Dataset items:
▼▼▼

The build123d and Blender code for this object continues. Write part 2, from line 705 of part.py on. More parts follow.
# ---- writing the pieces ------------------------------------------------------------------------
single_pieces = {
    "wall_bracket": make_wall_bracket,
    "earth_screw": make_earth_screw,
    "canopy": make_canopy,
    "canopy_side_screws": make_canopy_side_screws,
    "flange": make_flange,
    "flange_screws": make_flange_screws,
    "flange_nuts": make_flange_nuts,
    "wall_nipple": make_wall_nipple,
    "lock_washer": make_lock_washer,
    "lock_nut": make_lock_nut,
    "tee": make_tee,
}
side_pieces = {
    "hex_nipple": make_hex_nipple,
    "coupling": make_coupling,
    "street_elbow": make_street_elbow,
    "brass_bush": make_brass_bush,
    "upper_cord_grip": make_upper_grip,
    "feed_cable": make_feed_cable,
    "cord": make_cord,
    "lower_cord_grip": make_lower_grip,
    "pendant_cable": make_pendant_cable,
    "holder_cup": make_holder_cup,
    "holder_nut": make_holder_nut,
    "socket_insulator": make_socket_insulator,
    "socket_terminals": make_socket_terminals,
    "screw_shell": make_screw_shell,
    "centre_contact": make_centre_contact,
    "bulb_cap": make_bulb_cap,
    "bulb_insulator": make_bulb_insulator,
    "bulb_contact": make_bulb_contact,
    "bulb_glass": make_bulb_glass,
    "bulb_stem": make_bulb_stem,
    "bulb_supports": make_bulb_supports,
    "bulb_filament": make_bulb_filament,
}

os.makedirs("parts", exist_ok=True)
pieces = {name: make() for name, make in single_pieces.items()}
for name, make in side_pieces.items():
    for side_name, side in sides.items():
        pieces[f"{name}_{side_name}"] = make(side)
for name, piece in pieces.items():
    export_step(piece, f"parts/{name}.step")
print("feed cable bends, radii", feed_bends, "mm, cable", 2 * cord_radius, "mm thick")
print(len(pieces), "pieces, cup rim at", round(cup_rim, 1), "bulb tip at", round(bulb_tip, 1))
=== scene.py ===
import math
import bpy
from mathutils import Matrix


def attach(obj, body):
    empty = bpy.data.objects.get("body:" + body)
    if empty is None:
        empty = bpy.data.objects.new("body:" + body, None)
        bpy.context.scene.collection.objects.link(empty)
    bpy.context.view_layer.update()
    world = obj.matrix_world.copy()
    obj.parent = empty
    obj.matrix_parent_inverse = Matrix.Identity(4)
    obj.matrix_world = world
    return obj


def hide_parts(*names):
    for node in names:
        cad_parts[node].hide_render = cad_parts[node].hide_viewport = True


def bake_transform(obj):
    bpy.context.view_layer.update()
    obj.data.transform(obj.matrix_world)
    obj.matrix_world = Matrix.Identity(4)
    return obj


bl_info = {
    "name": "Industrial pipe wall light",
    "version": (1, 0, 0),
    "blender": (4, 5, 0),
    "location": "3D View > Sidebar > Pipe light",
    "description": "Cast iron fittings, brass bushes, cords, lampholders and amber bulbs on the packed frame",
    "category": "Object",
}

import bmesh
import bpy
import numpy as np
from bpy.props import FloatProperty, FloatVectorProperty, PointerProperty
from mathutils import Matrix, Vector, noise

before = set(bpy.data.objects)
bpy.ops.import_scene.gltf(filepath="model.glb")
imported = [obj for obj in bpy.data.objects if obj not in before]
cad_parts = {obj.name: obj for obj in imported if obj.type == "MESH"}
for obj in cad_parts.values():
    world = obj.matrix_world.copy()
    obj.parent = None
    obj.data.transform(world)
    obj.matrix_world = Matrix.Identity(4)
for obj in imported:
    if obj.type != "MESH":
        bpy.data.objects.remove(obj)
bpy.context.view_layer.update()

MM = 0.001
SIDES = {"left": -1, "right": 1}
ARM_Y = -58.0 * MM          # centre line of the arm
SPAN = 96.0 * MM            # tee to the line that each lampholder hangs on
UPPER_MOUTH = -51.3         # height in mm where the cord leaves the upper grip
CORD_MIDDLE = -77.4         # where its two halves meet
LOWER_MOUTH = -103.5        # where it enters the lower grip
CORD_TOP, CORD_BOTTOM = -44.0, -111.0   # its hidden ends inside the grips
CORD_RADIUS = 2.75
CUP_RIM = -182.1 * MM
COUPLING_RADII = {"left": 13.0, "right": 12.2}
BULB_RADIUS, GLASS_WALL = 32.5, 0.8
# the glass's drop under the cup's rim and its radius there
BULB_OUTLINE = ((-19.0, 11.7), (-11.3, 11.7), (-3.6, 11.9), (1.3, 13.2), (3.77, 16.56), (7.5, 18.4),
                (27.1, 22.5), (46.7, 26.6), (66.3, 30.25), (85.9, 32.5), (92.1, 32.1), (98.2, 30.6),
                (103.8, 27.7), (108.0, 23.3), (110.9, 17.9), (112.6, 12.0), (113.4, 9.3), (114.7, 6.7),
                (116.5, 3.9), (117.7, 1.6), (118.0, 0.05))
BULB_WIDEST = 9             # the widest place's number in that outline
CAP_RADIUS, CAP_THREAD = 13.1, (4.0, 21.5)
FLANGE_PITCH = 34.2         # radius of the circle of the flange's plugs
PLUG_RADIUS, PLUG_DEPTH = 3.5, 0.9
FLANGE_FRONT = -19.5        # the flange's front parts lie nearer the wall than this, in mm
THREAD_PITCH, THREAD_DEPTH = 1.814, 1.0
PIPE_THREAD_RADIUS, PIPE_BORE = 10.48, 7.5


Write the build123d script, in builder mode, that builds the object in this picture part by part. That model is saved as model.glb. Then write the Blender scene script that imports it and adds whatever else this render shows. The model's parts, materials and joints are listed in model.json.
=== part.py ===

▲▲▲

• Do this
Reproduce, without alteration, solely the lines beginning at the line that includes "for name, piece" and ending at the line that includes "obj.data.transform(obj.matrix_world)", both lines included.

• Correct response
for name, piece in pieces.items():
    export_step(piece, f"parts/{name}.step")
print("feed cable bends, radii", feed_bends, "mm, cable", 2 * cord_radius, "mm thick")
print(len(pieces), "pieces, cup rim at", round(cup_rim, 1), "bulb tip at", round(bulb_tip, 1))
=== scene.py ===
import math
import bpy
from mathutils import Matrix


def attach(obj, body):
    empty = bpy.data.objects.get("body:" + body)
    if empty is None:
        empty = bpy.data.objects.new("body:" + body, None)
        bpy.context.scene.collection.objects.link(empty)
    bpy.context.view_layer.update()
    world = obj.matrix_world.copy()
    obj.parent = empty
    obj.matrix_parent_inverse = Matrix.Identity(4)
    obj.matrix_world = world
    return obj


def hide_parts(*names):
    for node in names:
        cad_parts[node].hide_render = cad_parts[node].hide_viewport = True


def bake_transform(obj):
    bpy.context.view_layer.update()
    obj.data.transform(obj.matrix_world)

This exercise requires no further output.